## WHAT TO PRODUCE
Output a verbatim copy of the data, cut off after the line that contains "tuck_depth = 9; // [4:0.5:20]".

## SUPPLIED DATA
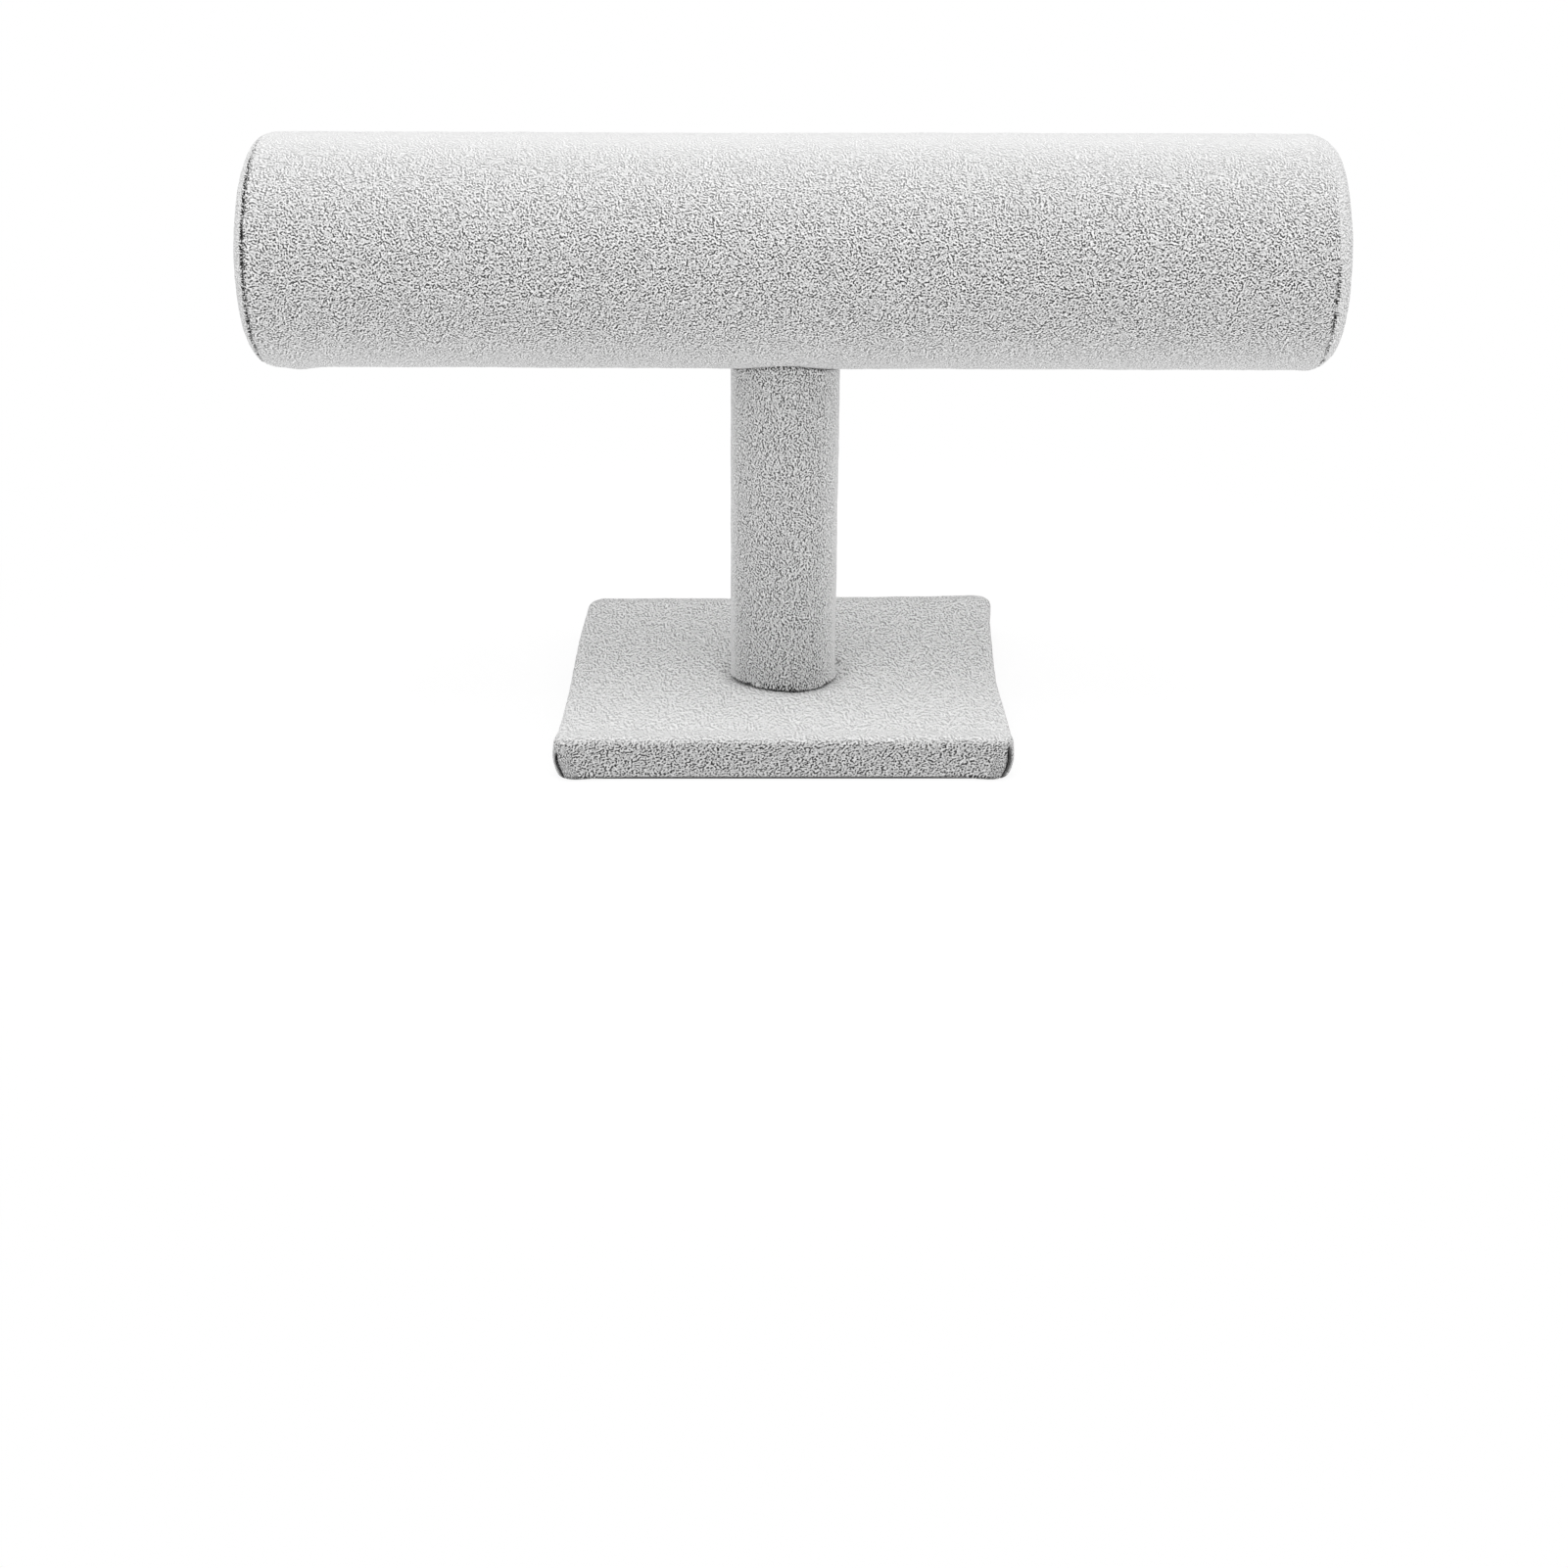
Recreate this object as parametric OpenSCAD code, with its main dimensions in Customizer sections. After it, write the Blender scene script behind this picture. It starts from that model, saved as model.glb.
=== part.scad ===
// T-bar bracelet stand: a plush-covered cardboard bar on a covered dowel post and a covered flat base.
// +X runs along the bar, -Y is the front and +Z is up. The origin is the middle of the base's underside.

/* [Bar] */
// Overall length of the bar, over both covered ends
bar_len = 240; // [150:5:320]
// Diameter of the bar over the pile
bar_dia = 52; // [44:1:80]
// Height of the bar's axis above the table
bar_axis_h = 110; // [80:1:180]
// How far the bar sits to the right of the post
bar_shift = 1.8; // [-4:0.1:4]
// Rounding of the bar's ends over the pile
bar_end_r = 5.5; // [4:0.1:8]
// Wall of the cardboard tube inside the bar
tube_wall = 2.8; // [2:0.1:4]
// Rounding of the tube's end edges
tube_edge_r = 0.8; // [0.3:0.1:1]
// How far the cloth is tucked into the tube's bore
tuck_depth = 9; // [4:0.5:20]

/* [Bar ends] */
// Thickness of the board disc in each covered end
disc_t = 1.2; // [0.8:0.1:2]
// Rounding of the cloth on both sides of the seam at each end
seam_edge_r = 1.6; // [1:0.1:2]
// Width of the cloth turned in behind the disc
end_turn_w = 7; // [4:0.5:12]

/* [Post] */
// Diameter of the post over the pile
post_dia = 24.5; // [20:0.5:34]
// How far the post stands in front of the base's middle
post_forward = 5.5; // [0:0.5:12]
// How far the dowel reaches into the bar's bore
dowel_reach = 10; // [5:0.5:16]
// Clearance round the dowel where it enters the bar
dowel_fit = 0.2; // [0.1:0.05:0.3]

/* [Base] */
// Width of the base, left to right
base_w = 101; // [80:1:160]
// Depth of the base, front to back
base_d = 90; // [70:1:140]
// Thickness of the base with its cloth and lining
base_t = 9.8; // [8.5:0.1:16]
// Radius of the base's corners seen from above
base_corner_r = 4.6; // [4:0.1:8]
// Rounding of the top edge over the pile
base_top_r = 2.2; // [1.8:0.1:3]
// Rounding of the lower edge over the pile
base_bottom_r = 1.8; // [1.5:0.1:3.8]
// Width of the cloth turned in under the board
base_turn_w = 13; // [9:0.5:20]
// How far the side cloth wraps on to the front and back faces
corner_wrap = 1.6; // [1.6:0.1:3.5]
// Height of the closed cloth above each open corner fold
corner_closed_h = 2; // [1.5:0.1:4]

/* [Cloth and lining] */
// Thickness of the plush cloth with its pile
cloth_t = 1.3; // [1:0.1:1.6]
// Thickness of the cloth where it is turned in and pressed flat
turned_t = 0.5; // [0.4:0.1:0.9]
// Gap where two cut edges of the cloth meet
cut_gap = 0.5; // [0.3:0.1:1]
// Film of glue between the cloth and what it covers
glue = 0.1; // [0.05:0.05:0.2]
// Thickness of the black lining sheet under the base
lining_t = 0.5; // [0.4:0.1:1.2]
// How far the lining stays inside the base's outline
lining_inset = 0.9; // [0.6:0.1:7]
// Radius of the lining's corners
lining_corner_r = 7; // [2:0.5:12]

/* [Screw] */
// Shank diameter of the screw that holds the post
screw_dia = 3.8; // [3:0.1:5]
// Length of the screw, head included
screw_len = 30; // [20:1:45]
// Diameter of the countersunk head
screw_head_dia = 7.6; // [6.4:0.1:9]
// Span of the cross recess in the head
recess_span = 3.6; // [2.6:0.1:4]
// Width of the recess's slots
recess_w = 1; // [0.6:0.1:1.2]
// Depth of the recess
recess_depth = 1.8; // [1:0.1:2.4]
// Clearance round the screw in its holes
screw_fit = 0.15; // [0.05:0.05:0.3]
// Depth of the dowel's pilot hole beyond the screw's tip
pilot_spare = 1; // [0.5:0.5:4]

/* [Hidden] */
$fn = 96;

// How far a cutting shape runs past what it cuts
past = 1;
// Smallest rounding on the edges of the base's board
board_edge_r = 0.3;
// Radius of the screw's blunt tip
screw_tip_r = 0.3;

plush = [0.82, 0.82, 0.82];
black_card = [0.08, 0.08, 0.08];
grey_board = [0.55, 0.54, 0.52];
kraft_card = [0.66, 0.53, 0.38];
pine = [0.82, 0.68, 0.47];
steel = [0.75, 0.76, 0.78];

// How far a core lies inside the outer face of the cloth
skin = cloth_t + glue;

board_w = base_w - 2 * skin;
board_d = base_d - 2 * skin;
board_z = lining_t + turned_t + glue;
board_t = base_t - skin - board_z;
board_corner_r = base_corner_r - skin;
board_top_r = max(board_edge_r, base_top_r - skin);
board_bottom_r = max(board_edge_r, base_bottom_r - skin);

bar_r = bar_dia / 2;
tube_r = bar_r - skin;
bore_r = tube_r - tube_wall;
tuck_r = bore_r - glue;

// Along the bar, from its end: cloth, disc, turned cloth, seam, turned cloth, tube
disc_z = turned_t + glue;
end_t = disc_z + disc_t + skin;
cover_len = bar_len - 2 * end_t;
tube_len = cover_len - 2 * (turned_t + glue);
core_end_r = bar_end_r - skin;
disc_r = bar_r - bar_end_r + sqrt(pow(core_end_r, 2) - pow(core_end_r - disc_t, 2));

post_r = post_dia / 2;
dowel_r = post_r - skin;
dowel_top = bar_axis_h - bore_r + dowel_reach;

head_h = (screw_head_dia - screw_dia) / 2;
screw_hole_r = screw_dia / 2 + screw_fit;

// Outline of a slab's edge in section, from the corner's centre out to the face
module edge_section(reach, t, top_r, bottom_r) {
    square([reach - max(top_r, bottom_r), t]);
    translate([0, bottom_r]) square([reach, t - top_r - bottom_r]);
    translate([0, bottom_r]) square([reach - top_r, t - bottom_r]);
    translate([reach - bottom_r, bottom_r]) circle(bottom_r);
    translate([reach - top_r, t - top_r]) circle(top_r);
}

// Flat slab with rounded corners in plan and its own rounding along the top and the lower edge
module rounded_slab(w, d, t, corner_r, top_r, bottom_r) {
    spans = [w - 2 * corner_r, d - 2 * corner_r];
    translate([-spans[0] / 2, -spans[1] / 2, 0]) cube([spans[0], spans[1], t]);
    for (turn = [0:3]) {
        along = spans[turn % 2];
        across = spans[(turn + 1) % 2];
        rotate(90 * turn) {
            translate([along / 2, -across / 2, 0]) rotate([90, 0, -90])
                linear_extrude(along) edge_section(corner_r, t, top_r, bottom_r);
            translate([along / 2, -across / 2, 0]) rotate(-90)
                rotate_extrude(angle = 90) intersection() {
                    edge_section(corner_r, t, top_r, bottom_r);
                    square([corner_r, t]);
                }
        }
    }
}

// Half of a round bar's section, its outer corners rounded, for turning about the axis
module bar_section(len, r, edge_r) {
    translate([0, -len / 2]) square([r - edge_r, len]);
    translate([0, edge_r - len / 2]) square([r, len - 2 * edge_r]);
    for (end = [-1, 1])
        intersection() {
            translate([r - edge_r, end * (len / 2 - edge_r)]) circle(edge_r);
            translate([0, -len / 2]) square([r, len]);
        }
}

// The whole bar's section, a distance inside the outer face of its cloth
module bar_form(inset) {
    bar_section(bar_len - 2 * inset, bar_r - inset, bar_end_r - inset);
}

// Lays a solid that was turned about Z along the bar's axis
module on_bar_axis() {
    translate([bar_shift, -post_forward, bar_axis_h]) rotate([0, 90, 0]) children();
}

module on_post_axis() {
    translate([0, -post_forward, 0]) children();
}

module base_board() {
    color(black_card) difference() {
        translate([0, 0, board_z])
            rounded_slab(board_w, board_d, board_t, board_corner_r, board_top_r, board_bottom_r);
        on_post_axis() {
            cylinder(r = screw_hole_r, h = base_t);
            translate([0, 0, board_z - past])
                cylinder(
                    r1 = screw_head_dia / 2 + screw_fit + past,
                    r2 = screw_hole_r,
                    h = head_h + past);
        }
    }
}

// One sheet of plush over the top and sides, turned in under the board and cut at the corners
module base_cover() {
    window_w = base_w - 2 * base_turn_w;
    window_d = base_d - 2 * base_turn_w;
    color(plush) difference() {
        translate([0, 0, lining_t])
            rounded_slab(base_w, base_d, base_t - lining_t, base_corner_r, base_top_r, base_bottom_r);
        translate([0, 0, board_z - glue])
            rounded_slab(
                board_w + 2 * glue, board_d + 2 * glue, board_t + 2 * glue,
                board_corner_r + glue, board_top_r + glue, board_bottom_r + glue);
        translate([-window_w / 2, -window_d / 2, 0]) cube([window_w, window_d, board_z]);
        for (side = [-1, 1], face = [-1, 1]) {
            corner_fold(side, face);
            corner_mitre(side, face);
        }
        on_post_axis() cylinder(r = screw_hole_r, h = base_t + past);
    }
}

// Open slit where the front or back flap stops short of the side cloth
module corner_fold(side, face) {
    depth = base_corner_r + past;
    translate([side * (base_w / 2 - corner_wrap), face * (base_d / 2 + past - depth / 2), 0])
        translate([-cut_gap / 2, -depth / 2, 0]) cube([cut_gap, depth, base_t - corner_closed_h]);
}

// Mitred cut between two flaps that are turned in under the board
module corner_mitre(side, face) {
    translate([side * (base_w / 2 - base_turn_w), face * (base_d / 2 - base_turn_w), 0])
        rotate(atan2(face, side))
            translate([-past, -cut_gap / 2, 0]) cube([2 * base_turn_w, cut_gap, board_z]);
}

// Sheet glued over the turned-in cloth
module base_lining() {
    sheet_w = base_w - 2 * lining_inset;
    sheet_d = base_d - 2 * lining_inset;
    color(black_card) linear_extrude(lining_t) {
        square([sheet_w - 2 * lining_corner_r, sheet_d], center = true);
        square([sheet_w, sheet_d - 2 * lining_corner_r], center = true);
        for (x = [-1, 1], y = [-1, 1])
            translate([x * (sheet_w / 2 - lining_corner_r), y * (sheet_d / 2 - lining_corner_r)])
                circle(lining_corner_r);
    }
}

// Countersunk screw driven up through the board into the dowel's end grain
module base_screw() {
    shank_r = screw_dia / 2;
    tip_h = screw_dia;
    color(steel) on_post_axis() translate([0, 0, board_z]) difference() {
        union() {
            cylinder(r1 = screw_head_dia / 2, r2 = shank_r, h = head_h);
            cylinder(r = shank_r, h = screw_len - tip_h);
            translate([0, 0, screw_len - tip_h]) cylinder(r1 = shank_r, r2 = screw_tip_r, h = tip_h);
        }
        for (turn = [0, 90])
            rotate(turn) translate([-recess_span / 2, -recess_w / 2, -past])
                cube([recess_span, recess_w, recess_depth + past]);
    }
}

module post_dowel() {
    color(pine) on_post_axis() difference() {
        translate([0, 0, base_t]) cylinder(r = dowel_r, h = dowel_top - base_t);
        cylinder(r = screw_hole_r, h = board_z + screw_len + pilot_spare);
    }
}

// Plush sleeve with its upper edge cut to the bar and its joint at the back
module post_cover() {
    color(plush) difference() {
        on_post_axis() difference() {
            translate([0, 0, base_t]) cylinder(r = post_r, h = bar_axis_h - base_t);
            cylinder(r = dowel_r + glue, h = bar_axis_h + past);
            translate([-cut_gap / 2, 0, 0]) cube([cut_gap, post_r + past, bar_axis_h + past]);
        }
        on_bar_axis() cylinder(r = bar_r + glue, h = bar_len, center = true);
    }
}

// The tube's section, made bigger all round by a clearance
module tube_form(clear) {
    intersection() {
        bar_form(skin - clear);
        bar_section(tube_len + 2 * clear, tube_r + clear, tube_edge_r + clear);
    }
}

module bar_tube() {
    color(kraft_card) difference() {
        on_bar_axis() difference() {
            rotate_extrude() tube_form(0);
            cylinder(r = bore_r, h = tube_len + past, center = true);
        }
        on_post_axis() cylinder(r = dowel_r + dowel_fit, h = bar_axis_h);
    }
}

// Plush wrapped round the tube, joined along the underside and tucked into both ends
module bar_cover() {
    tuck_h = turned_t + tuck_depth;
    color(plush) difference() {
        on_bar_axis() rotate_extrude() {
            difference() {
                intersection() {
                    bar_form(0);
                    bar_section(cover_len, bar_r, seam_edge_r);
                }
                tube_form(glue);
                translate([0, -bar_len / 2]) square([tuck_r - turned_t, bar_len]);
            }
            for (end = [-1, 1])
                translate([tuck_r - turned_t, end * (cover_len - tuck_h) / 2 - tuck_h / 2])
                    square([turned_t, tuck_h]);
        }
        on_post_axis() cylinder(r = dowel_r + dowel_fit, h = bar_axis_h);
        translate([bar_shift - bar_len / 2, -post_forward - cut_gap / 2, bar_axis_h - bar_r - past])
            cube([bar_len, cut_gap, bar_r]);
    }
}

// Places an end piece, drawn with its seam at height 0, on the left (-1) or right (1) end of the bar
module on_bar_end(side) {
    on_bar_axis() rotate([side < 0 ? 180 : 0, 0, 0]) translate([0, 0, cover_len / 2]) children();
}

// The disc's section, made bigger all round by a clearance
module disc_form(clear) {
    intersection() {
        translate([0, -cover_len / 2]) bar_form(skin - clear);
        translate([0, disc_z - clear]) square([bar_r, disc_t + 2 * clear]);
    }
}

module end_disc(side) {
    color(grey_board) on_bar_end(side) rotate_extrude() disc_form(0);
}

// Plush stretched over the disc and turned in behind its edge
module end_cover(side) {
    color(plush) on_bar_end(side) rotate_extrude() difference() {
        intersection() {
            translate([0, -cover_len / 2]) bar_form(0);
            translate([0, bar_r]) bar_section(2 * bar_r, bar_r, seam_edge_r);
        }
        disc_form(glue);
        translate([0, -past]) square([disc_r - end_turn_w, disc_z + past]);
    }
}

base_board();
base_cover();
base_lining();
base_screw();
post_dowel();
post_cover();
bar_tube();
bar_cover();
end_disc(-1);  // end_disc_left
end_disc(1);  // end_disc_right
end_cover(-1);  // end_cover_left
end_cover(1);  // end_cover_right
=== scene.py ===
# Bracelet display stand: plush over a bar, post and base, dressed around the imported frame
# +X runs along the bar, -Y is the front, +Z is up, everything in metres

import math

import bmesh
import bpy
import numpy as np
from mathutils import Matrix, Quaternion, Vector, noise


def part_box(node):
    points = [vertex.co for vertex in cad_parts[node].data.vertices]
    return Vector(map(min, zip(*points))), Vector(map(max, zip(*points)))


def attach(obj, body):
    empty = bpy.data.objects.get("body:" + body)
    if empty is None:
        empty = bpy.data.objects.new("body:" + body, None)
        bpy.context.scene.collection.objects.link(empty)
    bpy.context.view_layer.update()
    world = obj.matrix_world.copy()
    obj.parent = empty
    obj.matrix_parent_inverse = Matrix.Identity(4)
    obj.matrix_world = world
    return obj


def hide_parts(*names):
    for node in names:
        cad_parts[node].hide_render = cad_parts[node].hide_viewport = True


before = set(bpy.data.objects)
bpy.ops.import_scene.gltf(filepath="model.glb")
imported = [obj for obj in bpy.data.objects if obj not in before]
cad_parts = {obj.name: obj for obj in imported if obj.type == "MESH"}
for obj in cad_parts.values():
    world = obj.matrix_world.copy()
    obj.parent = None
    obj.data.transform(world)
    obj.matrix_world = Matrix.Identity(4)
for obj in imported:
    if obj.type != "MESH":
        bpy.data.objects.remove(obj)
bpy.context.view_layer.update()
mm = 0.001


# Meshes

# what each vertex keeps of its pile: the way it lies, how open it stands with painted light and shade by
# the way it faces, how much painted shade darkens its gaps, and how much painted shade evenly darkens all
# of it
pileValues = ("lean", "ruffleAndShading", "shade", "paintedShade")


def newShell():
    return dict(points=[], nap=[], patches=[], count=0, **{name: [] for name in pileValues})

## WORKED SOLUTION
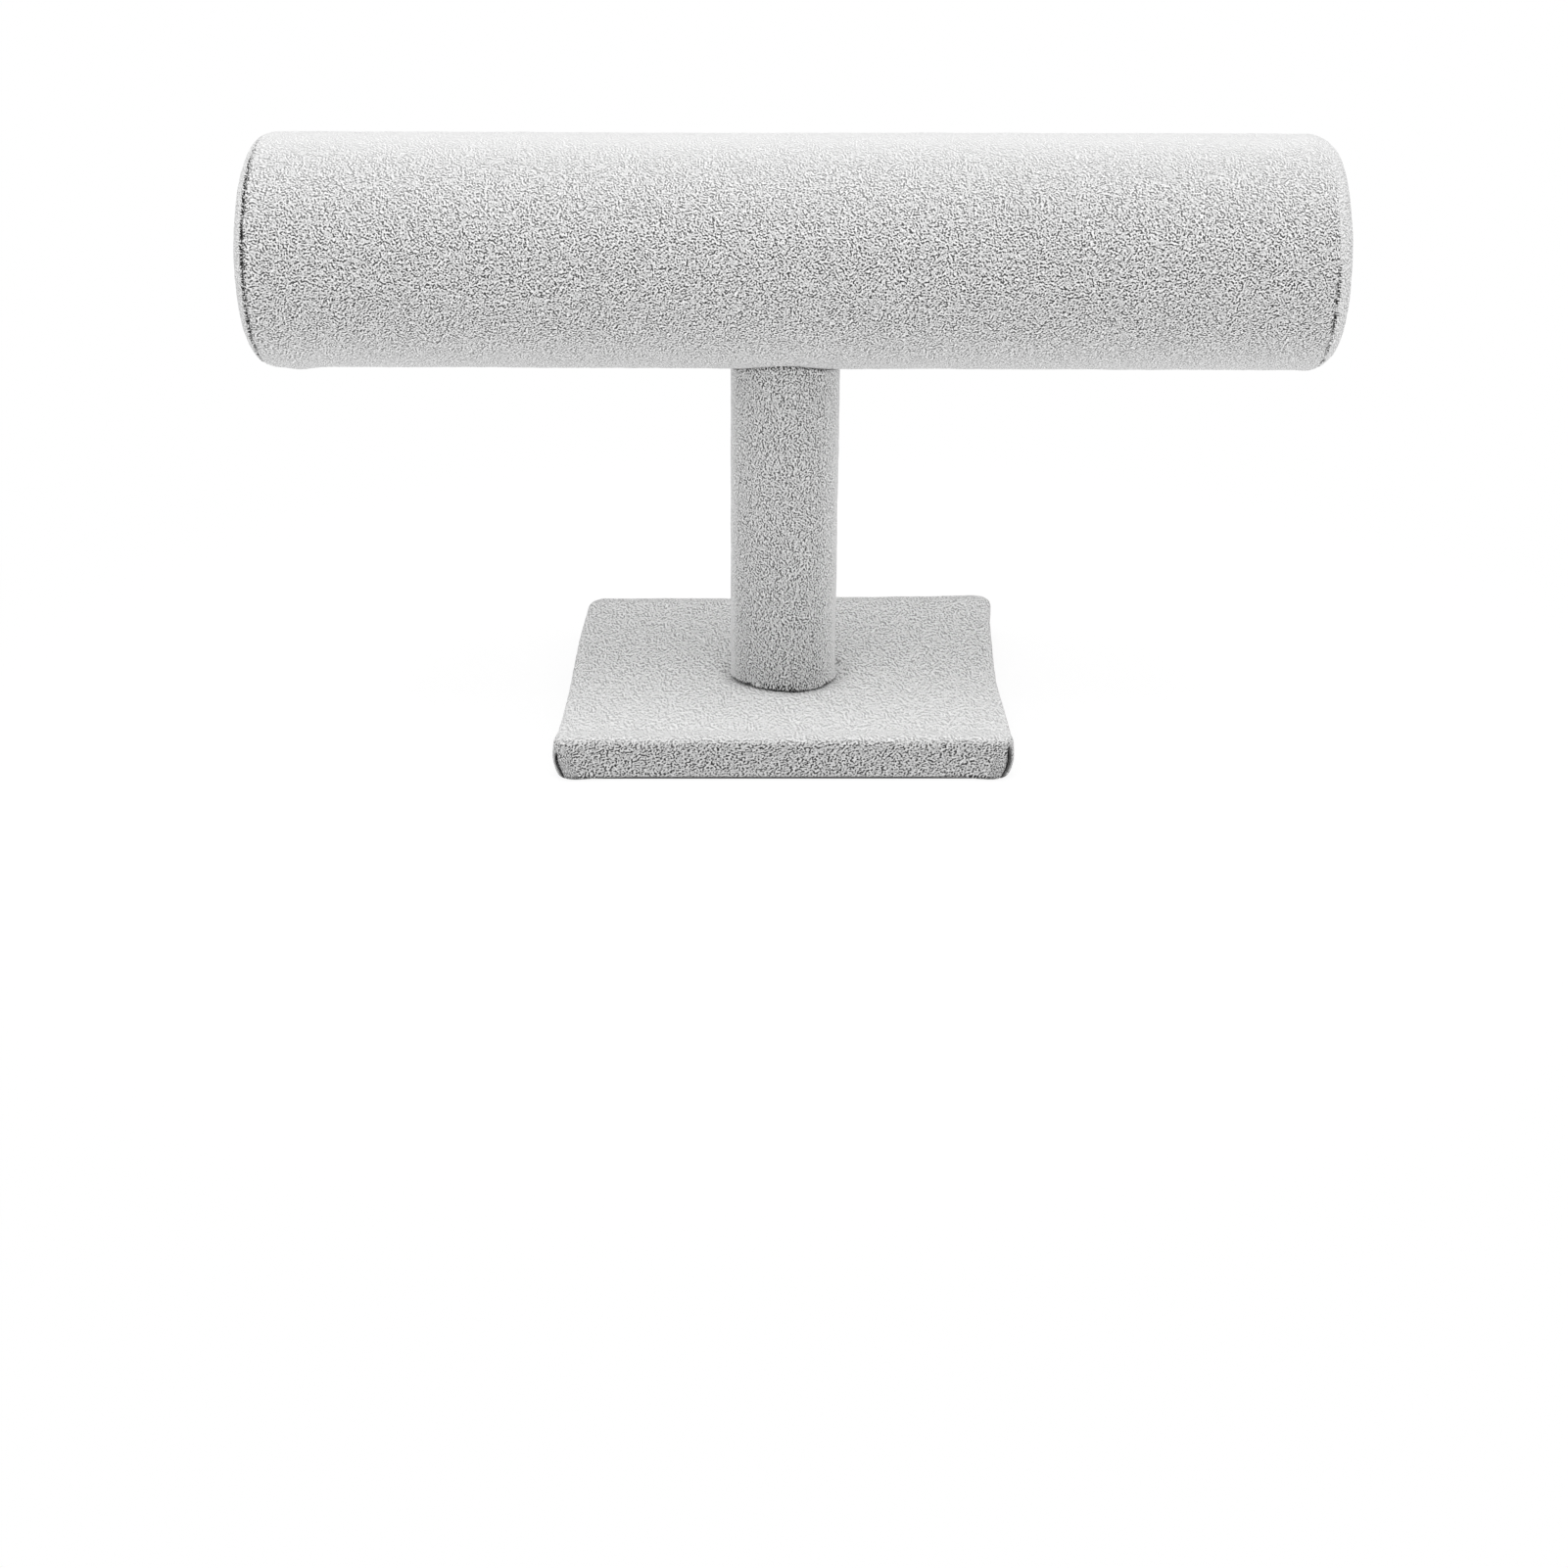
Recreate this object as parametric OpenSCAD code, with its main dimensions in Customizer sections. After it, write the Blender scene script behind this picture. It starts from that model, saved as model.glb.
=== part.scad ===
// T-bar bracelet stand: a plush-covered cardboard bar on a covered dowel post and a covered flat base.
// +X runs along the bar, -Y is the front and +Z is up. The origin is the middle of the base's underside.

/* [Bar] */
// Overall length of the bar, over both covered ends
bar_len = 240; // [150:5:320]
// Diameter of the bar over the pile
bar_dia = 52; // [44:1:80]
// Height of the bar's axis above the table
bar_axis_h = 110; // [80:1:180]
// How far the bar sits to the right of the post
bar_shift = 1.8; // [-4:0.1:4]
// Rounding of the bar's ends over the pile
bar_end_r = 5.5; // [4:0.1:8]
// Wall of the cardboard tube inside the bar
tube_wall = 2.8; // [2:0.1:4]
// Rounding of the tube's end edges
tube_edge_r = 0.8; // [0.3:0.1:1]
// How far the cloth is tucked into the tube's bore
tuck_depth = 9; // [4:0.5:20]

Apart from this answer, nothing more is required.